***** Supplied information *****
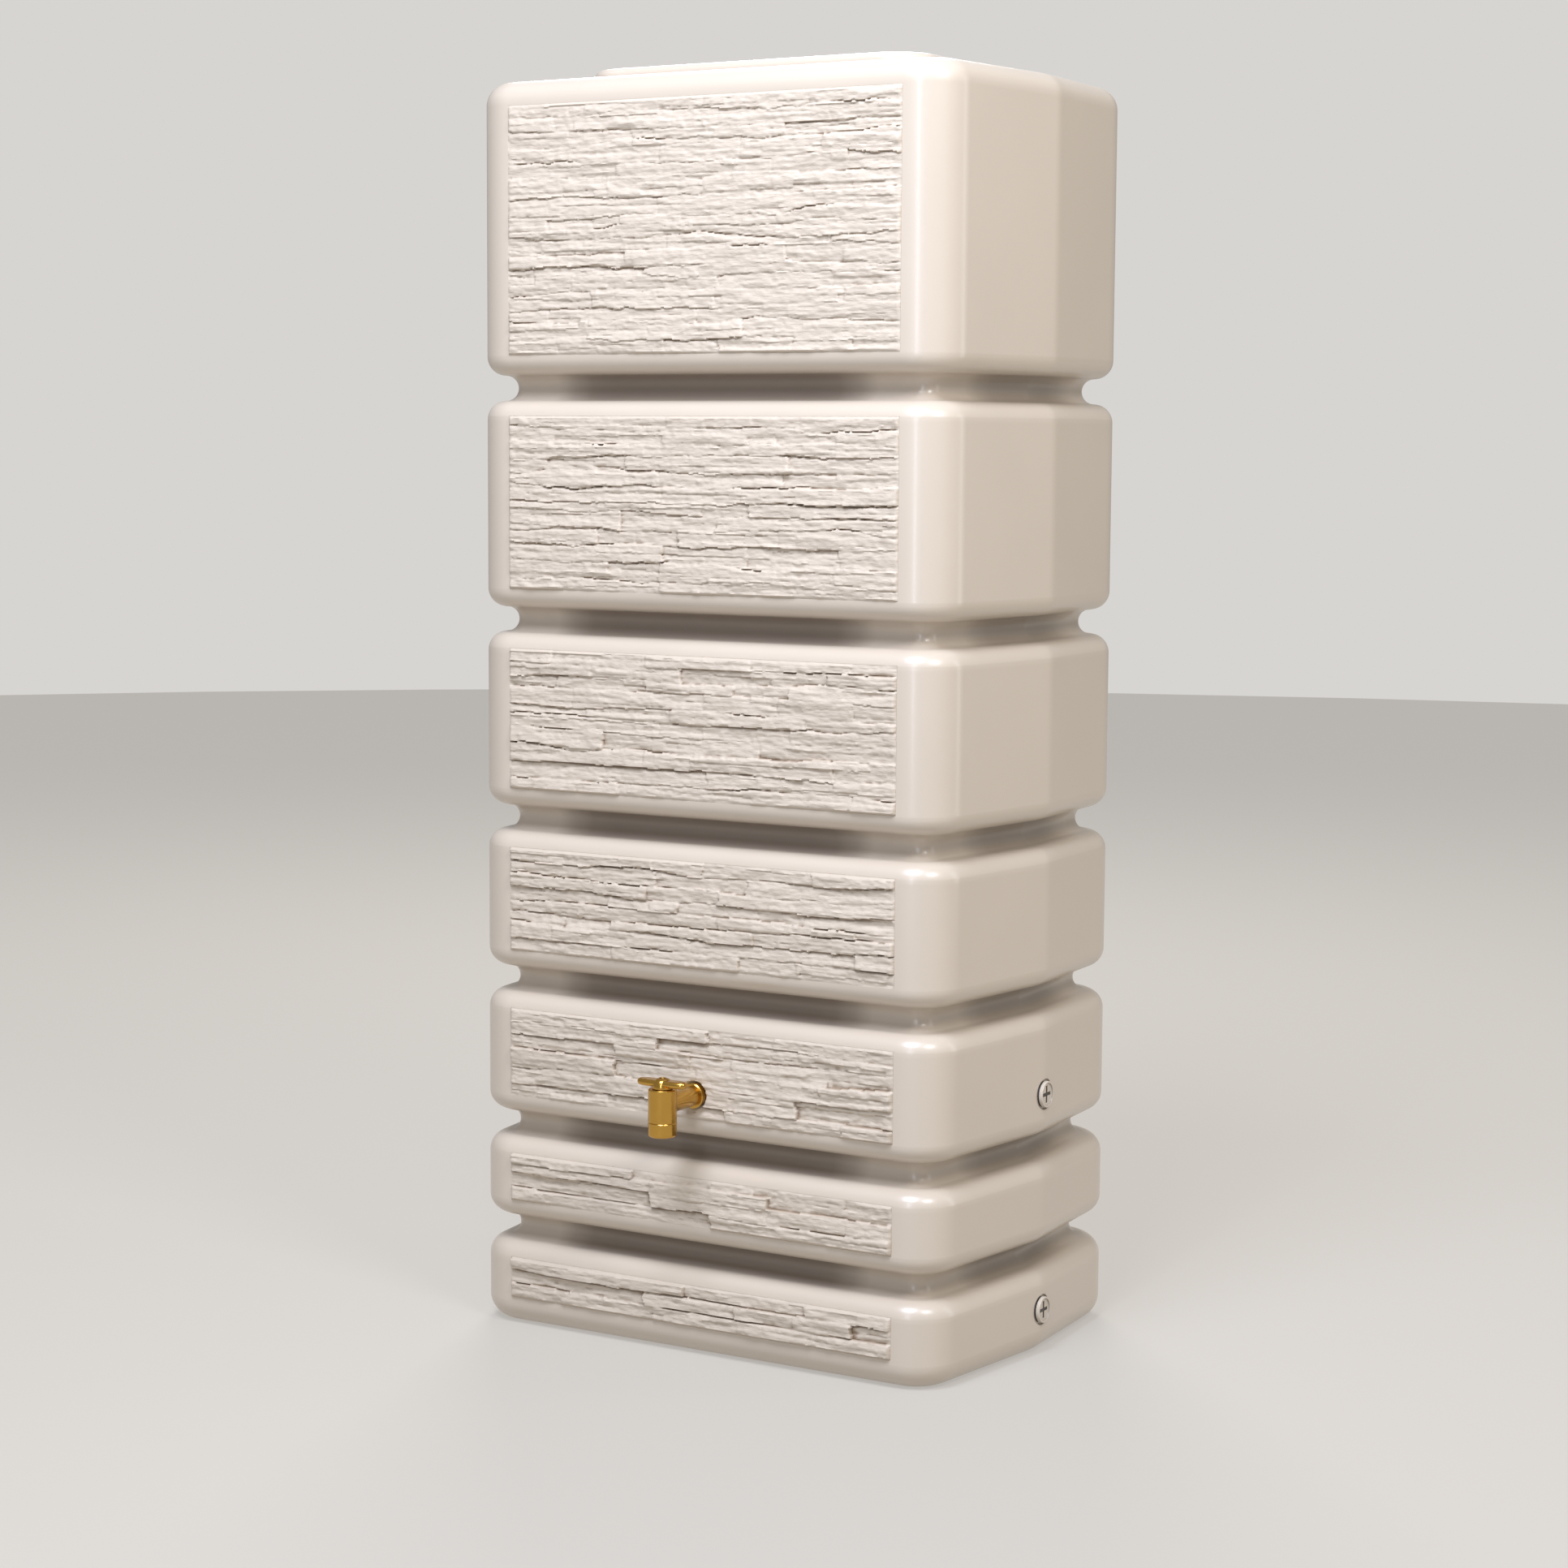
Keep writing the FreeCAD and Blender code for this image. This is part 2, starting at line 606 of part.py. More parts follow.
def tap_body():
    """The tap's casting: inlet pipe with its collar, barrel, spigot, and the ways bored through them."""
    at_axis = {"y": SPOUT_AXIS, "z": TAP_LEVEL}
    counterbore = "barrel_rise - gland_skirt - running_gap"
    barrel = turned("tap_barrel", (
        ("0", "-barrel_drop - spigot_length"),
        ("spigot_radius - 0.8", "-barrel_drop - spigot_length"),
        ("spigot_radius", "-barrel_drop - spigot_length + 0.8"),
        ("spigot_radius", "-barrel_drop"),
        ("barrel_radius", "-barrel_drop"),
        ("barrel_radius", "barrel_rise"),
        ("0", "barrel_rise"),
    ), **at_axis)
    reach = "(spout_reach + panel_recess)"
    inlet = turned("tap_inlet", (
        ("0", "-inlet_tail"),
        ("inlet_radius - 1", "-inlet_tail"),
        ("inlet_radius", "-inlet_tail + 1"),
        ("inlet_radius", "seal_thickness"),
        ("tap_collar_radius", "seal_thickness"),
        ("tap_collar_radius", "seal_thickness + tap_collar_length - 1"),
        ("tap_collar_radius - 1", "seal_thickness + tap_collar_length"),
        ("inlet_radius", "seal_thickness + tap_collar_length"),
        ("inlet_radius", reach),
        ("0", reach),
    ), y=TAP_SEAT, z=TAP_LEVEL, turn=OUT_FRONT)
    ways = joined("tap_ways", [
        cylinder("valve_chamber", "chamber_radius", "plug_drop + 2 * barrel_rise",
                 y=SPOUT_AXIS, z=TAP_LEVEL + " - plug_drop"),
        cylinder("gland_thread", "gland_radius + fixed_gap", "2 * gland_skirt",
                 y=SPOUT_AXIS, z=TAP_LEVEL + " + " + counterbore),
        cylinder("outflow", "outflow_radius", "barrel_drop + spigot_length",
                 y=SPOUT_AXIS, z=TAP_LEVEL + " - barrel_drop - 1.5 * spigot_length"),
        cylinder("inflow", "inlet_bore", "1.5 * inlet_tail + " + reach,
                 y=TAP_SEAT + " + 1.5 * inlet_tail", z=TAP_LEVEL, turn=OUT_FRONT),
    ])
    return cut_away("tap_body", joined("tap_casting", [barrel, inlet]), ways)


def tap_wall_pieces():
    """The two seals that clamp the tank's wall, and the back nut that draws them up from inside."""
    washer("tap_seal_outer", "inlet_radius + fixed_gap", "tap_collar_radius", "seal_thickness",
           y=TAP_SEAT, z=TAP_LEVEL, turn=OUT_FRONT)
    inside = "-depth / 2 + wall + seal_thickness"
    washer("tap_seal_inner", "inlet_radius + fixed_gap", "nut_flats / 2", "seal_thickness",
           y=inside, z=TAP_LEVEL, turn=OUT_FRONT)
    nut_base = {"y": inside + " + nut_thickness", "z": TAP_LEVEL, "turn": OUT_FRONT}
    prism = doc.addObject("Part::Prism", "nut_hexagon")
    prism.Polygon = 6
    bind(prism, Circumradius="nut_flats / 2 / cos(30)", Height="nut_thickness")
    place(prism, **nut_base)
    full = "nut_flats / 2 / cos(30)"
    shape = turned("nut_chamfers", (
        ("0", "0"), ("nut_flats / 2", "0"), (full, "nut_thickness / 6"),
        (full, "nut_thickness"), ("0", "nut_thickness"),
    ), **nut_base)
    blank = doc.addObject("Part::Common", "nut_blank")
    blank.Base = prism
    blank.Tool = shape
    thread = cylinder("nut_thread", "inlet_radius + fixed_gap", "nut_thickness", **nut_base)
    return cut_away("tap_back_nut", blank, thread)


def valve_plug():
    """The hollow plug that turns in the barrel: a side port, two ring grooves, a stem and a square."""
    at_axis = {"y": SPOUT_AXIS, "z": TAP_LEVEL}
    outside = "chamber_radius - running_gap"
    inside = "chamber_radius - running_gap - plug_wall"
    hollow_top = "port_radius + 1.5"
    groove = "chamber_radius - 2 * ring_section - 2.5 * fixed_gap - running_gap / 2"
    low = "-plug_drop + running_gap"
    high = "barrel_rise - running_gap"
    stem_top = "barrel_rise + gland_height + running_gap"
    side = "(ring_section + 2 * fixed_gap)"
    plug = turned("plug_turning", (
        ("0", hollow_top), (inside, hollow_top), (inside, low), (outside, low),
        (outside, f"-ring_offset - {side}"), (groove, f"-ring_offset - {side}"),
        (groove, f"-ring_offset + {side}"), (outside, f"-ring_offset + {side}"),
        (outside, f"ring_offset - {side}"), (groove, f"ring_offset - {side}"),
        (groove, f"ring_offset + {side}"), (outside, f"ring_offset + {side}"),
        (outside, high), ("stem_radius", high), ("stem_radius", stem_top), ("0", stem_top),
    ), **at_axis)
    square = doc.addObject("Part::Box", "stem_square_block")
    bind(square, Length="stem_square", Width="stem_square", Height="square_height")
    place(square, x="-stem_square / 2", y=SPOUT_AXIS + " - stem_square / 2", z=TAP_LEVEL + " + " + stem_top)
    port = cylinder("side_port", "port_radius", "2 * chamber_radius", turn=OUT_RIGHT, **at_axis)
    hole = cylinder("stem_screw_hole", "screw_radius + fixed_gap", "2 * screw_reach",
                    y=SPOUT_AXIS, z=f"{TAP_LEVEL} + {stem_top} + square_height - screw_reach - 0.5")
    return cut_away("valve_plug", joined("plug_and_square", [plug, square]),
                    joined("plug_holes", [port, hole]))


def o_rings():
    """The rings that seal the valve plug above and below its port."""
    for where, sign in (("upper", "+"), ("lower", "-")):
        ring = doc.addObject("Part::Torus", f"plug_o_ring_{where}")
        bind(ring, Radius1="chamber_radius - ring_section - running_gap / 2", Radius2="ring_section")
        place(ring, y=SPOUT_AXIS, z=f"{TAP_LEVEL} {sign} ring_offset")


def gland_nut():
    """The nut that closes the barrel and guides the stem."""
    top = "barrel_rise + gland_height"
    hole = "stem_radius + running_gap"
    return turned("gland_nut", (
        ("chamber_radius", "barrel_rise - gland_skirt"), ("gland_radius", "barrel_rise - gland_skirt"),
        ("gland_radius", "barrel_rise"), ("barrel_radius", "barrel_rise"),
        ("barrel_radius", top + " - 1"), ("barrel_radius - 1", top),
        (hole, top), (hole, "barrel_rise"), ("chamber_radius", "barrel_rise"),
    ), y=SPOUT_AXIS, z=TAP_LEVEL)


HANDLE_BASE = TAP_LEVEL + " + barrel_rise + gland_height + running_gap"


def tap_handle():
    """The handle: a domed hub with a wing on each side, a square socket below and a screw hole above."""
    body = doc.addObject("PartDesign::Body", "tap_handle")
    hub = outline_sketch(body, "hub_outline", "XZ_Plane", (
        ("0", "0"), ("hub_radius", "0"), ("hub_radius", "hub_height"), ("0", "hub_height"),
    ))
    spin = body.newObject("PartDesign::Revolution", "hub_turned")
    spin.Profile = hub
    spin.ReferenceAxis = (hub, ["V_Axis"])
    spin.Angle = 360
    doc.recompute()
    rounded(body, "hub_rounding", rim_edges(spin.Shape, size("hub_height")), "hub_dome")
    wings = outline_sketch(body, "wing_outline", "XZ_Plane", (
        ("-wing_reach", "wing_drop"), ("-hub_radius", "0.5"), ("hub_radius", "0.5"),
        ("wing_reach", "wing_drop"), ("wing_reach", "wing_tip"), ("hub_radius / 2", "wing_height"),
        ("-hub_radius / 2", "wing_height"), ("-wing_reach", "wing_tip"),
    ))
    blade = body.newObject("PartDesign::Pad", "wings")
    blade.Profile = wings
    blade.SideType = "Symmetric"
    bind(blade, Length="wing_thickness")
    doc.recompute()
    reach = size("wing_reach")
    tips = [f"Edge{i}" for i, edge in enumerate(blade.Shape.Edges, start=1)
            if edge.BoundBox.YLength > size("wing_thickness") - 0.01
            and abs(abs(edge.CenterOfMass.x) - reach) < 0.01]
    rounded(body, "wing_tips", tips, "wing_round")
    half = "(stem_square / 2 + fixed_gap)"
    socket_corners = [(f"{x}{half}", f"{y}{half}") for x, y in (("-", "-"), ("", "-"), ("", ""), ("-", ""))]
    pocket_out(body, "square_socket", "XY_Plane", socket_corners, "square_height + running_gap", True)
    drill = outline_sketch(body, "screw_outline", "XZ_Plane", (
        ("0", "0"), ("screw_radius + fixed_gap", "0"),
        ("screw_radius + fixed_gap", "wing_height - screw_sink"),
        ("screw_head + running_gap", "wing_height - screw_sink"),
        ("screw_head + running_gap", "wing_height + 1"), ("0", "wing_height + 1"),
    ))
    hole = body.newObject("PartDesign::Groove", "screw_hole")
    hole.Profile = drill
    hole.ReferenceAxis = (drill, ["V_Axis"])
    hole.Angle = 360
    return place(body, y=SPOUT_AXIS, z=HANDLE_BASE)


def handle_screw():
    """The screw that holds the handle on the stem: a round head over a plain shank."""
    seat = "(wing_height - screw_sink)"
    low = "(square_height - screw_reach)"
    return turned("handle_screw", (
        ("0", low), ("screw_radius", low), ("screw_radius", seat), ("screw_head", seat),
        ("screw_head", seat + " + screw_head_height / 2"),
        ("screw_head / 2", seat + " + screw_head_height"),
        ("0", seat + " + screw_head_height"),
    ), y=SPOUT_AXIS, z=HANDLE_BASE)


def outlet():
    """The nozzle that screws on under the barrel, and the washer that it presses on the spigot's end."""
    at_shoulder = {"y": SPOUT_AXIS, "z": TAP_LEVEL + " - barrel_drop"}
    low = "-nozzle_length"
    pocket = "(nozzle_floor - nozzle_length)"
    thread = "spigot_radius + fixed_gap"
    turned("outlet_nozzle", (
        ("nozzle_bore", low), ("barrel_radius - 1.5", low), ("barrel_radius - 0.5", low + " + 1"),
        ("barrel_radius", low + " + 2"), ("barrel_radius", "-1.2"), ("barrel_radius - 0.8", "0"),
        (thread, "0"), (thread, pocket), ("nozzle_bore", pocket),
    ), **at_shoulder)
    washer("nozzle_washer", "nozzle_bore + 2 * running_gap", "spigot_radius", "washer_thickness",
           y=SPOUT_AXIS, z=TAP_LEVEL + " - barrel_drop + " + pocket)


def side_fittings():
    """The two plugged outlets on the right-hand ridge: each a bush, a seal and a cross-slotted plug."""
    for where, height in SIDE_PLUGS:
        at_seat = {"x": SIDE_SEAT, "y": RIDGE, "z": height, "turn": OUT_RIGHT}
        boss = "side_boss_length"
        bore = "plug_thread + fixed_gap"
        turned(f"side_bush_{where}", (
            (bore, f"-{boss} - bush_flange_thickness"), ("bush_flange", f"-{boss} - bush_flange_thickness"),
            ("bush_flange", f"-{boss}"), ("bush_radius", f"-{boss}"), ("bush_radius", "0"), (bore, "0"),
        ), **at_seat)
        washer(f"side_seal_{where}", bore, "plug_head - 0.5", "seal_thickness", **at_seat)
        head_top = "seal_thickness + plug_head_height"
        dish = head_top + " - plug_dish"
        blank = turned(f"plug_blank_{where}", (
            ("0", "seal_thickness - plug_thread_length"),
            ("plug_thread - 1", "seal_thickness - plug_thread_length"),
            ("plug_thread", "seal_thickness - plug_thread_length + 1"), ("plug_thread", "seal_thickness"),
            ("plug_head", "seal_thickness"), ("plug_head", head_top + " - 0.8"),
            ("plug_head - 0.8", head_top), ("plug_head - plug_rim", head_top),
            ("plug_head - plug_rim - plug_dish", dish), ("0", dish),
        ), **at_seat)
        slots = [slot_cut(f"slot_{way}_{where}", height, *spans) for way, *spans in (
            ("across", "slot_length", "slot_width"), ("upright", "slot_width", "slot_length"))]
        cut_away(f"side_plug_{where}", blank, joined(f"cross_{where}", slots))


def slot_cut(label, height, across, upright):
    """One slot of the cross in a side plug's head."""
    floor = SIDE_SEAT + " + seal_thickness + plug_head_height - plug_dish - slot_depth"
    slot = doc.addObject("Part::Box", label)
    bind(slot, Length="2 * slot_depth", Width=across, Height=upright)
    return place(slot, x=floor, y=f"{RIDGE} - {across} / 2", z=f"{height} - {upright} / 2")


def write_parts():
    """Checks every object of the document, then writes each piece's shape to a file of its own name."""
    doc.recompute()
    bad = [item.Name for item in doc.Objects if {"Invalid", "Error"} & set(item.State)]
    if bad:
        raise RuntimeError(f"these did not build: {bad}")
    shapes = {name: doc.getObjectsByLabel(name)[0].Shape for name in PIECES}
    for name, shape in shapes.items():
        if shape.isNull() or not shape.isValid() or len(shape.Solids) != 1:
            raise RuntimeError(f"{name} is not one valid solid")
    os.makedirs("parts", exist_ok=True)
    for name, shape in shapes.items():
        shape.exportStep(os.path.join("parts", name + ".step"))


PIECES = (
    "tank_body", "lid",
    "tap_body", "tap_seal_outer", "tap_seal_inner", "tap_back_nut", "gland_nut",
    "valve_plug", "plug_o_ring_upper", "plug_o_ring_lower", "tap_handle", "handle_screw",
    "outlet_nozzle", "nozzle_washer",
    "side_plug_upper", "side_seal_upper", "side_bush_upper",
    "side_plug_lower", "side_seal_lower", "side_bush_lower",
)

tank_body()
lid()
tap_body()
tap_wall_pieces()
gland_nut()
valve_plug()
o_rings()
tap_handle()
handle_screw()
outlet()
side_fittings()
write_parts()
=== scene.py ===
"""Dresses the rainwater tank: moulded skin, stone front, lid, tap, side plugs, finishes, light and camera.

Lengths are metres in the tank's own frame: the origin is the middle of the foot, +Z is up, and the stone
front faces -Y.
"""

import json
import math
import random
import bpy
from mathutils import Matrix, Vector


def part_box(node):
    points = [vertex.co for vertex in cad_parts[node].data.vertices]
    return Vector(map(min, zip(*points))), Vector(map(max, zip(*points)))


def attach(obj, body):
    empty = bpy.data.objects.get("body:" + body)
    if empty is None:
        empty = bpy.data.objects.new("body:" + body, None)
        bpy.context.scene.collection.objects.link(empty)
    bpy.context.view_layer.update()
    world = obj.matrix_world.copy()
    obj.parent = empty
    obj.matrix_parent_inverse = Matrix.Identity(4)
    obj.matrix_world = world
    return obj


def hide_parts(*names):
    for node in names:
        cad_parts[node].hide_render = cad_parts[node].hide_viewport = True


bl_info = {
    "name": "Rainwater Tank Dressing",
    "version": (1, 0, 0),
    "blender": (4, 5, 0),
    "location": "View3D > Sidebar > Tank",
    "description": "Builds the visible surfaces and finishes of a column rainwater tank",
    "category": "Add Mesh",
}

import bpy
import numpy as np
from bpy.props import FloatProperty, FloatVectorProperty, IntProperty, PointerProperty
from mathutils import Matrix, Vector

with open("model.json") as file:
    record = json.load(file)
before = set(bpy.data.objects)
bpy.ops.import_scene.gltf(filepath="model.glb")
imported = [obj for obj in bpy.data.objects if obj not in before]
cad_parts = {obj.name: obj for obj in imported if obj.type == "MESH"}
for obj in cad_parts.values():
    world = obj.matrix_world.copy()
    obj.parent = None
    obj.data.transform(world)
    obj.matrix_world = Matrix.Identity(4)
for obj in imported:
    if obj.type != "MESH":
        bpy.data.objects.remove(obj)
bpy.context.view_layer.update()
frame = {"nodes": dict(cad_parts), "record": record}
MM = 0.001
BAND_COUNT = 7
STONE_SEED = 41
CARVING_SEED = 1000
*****
_Exercise task_
Reproduce only the lines running from the one with "imported = [obj" through the final line of the listing above, both ends included.

_Task output_
imported = [obj for obj in bpy.data.objects if obj not in before]
cad_parts = {obj.name: obj for obj in imported if obj.type == "MESH"}
for obj in cad_parts.values():
    world = obj.matrix_world.copy()
    obj.parent = None
    obj.data.transform(world)
    obj.matrix_world = Matrix.Identity(4)
for obj in imported:
    if obj.type != "MESH":
        bpy.data.objects.remove(obj)
bpy.context.view_layer.update()
frame = {"nodes": dict(cad_parts), "record": record}
MM = 0.001
BAND_COUNT = 7
STONE_SEED = 41
CARVING_SEED = 1000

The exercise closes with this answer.